AT&T, the US's biggest telecommunications firm, said, "The definition must include those services that Americans need and want, and can afford, to participate in the internet-driven economy."
The FCC is consulting on the technical definition of broadband to help the government spend $7.2bn in loans and grants for broadband projects as part of the Obama administration's economic stimulus package.
AT&T's main broadband competitor Verizon Communications Inc. and Verizon Wireless, in which Vodafone has an interest, asked the FCC to stick to the present speeds of at least 768kbps downstream and 200kbps upstream.
In contrast, the UK's Digital Britain plan calls for a universal 2mbps service by 2012. The UK government has proposed a £200m fund plus a levy of 50p per line per month to help communications companies achieve the target, but has run into political and industry opposition.

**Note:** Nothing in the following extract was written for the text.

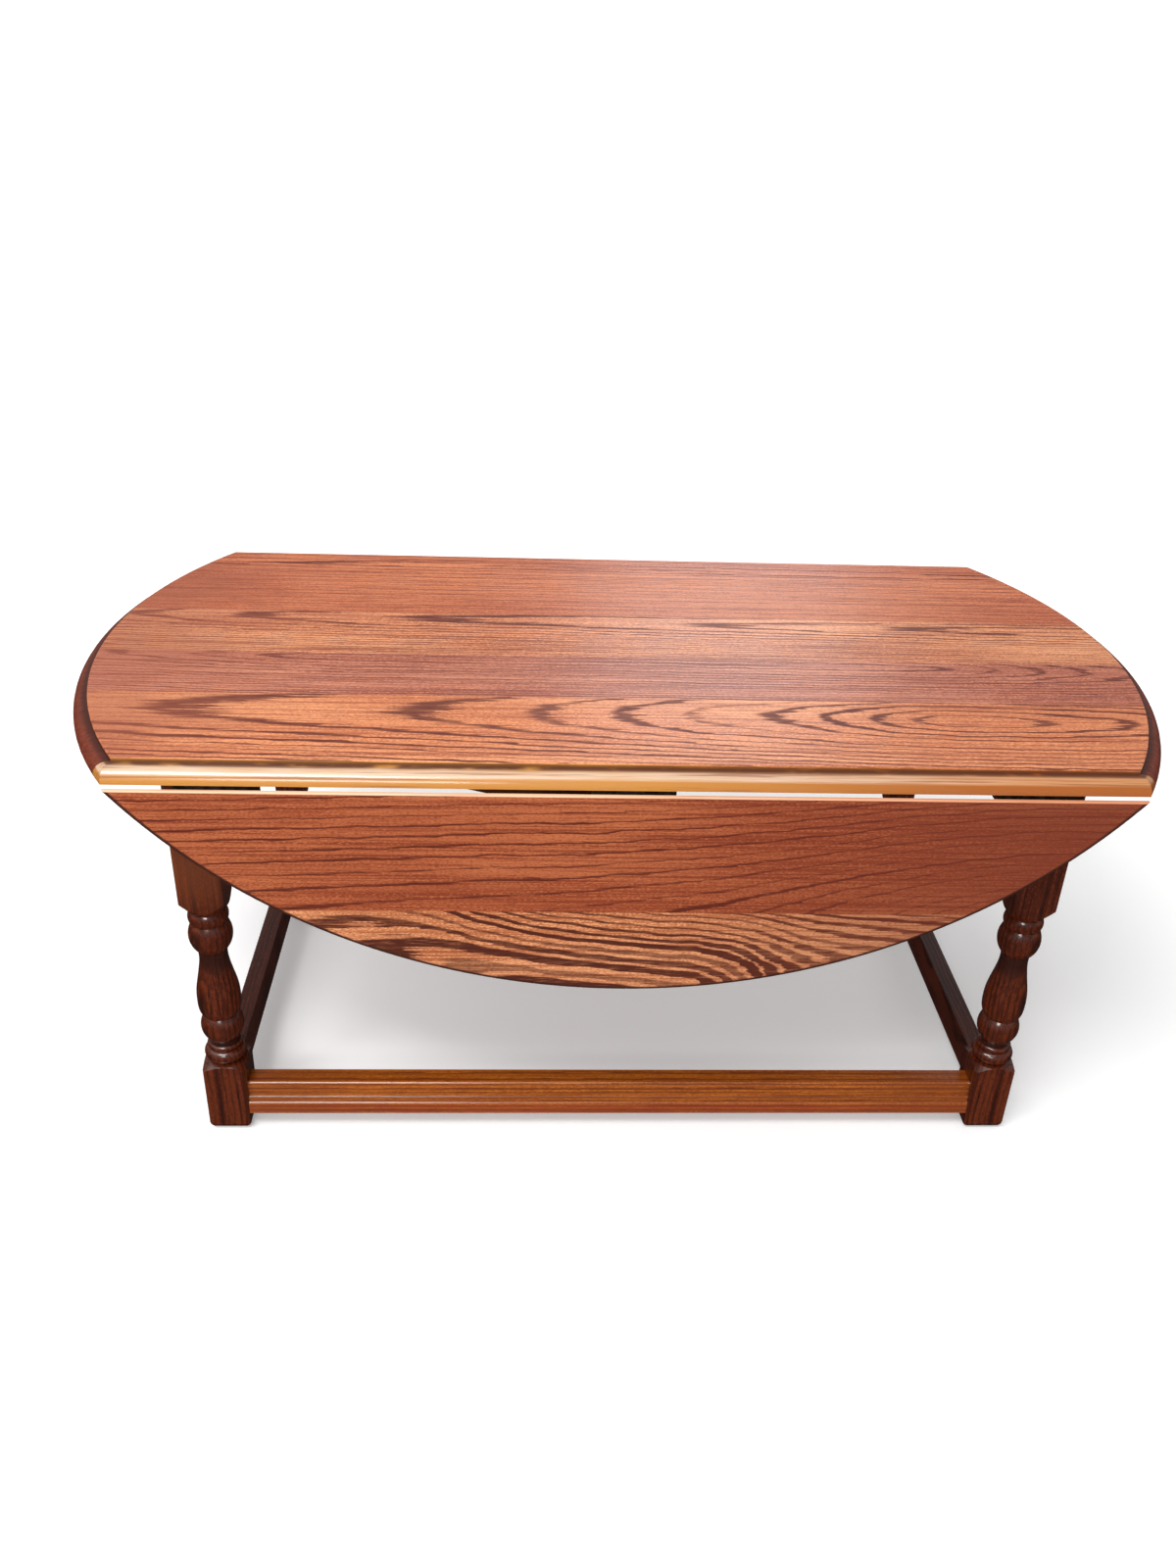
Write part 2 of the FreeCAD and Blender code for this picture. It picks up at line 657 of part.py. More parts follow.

Free Press, a public interest group, said broadband should be considered a critical infrastructure. It called for a symmetric service, with the end-user experiencing a minimum of 5mbps for uploads and downloads.
The Organisation for Economic Co-operation and Development (OECD) already rates the US as a broadband laggard. In a 2008 research paper, the US ranked 19th with an average advertised rate of 9.6mbps. The top three countries were Japan with 92.8mbps, Korea with 80.8mbps and France with 51mbps. The UK was 15th with 10.7mbps.